I tried doing a simple linear regression using RapidMiner but some of the output values (std error, std coefficient, t-stats) are greatly different from SPSS and Excel.
I've run into similar issues before. If I run an analysis on a laptop and analyze my data multiple times, being on battery vs plugged in produces different results. Using 32-bit vs 64-bit Windows 7 makes a difference. Using Windows 7 vs Windows 8 makes a difference. One of my professors told us to run our stats software through MS-DOS ONLY. He got different results like this too.
It is also possible that somewhere in Rapid Miner, there is a little box that is checked that changes how weights are used.
1) Andrew: I'm surprised that even being plugged vs battery could also contribute to such a difference.

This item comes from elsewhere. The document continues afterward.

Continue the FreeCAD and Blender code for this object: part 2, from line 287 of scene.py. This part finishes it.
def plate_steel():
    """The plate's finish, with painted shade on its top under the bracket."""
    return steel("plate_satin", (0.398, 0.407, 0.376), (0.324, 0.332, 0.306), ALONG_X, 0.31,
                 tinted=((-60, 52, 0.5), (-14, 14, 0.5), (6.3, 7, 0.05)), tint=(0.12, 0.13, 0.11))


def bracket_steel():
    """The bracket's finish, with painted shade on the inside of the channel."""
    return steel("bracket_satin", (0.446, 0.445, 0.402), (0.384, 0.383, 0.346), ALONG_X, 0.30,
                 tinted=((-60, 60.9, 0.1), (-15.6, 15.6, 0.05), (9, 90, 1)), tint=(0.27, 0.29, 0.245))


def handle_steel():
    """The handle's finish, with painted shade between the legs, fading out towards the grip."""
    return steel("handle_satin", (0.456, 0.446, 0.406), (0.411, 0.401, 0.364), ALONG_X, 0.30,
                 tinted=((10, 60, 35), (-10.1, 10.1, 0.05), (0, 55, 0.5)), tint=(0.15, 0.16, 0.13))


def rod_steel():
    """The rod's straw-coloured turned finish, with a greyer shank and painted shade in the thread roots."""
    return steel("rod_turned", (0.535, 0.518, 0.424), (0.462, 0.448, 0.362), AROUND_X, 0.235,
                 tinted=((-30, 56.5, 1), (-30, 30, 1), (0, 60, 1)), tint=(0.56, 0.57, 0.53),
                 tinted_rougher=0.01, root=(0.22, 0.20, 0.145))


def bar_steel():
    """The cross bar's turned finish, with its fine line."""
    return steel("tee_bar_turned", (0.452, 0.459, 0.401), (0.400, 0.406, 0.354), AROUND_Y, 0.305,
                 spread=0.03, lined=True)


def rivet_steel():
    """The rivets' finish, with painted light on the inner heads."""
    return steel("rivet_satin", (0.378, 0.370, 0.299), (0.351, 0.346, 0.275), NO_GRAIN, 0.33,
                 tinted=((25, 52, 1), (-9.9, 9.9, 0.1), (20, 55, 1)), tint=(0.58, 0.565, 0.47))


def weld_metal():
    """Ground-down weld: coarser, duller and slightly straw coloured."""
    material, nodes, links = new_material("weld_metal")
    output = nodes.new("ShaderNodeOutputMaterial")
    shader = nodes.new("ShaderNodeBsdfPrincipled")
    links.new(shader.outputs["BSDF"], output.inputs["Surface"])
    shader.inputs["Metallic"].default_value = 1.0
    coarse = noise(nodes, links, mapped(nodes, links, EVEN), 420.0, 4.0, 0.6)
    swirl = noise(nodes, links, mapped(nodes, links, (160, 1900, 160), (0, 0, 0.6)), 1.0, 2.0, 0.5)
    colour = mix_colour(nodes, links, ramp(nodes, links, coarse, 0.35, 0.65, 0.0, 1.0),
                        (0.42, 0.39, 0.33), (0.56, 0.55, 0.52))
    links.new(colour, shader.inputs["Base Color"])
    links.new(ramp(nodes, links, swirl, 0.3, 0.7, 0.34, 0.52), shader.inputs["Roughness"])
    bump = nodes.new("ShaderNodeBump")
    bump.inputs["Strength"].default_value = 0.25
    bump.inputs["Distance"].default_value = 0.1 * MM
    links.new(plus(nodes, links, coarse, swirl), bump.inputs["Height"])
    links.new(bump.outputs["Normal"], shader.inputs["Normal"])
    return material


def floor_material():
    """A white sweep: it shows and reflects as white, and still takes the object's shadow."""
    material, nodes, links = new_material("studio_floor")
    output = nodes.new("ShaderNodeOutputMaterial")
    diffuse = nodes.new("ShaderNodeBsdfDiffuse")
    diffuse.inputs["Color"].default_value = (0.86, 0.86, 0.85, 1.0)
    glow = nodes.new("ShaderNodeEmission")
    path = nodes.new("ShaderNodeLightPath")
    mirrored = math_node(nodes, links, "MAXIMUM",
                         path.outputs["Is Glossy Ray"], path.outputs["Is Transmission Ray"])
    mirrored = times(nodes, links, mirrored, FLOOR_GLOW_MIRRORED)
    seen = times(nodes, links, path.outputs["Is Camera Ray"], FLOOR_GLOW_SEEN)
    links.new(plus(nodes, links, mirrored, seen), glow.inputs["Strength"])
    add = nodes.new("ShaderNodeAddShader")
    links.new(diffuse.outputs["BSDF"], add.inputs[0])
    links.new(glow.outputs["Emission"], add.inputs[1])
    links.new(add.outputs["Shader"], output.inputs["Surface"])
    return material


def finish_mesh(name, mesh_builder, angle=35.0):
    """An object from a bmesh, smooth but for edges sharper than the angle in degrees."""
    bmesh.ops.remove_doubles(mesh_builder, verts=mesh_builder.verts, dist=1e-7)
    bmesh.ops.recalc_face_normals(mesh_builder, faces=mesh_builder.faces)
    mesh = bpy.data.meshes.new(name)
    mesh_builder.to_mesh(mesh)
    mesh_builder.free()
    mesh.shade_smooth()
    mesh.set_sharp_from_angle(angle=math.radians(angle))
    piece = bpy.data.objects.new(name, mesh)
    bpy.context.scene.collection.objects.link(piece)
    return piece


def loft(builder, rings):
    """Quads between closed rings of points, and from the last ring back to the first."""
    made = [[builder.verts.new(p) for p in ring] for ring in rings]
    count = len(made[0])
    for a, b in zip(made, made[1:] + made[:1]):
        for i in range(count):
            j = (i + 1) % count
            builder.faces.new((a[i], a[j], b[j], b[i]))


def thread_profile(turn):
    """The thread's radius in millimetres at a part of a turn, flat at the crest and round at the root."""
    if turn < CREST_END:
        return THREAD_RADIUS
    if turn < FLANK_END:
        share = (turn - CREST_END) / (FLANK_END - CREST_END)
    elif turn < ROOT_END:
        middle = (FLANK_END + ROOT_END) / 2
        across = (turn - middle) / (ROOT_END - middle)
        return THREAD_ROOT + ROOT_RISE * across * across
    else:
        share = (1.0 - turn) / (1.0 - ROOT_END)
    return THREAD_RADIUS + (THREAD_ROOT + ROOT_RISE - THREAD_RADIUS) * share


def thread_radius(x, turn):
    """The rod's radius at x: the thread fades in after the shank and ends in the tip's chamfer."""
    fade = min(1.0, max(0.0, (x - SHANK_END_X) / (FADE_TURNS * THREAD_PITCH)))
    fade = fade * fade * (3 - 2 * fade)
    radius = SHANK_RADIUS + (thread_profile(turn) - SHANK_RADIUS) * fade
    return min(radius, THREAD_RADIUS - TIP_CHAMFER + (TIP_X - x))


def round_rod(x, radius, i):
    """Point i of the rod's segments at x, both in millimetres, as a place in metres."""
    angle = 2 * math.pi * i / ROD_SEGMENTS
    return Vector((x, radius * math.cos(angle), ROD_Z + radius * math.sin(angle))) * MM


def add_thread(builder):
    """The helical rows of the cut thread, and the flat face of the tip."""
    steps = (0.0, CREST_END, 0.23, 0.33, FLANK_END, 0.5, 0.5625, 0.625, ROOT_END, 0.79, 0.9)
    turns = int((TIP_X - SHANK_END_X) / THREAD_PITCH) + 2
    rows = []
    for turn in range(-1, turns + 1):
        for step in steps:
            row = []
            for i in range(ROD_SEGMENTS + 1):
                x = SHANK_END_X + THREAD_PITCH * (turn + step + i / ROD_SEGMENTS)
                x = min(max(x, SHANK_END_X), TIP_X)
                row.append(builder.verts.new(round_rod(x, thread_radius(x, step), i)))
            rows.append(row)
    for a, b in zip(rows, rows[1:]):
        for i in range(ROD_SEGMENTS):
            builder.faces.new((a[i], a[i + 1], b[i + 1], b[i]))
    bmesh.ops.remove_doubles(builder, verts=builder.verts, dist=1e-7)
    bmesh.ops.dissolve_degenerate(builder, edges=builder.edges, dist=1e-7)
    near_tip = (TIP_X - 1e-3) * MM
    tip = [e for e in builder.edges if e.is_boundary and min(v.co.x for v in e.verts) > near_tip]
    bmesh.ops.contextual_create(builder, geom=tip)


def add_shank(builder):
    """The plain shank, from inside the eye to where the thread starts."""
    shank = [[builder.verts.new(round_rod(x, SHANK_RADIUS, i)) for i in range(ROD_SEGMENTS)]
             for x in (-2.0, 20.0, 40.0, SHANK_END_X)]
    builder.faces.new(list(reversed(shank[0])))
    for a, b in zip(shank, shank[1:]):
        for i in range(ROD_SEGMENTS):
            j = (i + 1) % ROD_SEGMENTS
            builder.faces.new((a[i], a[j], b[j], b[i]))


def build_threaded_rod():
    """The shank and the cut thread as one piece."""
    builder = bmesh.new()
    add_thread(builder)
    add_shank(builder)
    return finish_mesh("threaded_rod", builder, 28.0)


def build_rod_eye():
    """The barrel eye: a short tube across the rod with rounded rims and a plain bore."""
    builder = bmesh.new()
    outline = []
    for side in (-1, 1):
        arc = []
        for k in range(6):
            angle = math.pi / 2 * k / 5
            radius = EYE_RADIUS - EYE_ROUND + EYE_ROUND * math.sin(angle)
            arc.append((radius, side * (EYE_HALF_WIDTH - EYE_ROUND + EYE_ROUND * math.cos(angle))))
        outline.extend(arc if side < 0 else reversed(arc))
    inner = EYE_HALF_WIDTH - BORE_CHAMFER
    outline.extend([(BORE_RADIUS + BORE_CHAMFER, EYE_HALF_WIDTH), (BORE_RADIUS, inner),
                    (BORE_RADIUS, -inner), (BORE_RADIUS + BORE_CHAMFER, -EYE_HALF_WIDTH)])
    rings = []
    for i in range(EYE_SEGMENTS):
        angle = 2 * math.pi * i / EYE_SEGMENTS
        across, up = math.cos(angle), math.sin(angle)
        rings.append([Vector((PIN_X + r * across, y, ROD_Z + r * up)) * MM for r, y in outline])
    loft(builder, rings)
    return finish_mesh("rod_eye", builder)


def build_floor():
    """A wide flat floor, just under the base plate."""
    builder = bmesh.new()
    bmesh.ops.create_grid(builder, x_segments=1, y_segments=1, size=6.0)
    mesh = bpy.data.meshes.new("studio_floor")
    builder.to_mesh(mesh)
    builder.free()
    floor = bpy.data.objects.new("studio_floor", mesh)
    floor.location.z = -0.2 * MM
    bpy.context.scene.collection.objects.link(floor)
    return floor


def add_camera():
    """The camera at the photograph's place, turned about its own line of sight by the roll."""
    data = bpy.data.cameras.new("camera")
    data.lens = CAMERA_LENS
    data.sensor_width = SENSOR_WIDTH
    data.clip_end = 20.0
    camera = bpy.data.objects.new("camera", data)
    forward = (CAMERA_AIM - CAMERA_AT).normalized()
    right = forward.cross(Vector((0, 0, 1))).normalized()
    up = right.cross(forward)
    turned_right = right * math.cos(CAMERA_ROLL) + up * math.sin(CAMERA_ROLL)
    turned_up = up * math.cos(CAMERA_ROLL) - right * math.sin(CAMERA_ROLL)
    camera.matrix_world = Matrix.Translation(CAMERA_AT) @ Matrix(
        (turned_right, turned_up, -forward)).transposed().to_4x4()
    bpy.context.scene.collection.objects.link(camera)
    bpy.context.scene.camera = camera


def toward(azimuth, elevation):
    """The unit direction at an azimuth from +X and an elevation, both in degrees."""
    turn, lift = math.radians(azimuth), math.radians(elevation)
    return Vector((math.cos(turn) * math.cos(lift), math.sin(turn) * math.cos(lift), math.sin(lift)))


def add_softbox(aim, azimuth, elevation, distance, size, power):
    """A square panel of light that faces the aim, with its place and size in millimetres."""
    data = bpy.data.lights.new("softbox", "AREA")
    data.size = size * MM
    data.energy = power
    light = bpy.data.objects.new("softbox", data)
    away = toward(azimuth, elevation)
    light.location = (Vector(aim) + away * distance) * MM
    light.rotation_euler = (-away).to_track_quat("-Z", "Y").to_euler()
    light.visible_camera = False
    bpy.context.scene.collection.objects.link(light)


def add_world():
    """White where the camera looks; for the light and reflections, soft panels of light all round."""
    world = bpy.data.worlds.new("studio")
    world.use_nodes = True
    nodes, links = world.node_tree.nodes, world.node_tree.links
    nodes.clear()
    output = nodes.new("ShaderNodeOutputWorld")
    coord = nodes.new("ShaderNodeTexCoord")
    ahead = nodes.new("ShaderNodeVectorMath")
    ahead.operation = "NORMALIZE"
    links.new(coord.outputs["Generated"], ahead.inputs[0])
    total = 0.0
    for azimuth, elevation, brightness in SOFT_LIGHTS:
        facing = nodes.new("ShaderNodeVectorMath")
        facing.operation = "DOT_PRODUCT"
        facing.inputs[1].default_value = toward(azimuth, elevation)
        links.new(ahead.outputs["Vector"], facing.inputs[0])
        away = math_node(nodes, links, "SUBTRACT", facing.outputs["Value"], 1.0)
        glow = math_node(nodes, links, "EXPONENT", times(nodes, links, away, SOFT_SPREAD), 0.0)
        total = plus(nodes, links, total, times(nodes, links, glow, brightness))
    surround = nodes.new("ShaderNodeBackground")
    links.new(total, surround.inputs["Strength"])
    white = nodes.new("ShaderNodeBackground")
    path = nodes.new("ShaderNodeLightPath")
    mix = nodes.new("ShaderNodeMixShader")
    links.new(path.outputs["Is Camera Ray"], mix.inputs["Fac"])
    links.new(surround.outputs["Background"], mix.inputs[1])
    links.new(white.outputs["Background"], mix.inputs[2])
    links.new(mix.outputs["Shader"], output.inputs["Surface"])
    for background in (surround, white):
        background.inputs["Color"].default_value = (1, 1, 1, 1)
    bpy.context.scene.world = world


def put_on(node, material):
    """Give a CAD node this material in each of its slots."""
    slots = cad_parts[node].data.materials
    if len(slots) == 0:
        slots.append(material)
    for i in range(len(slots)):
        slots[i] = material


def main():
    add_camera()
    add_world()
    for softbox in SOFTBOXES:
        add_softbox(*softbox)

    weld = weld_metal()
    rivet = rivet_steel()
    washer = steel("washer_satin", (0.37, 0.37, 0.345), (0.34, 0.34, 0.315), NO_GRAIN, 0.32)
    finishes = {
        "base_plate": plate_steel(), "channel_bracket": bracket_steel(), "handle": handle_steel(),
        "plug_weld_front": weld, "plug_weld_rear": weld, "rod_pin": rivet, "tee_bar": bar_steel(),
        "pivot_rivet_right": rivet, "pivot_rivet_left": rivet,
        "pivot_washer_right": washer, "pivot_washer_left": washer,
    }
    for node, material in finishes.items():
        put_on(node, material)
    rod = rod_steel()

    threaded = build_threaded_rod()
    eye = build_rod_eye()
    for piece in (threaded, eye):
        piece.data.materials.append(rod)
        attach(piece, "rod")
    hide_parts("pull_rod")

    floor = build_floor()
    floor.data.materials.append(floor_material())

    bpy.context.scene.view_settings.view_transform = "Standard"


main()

Good to know about it. I'll take note of it the next time I run my analysis. :)
2) Alwynne: I've tried before a few statistical software and seen the differences in some parameters but since those differences were very small and I decided it to be negligible. Maybe because, just like you said, of how some values could be rounded during computation. But this is the first I find such a big variation.
I agree that it's important to specify the software, operating system, etc. as a way to overcome this problem. But it seems difficult to find papers with such details these days (personal experience).
3) Soutrik: I'm new to using data mining packages (previously only statistical packages) and rapidminer is my first. I will try to use Weka and see how it performs.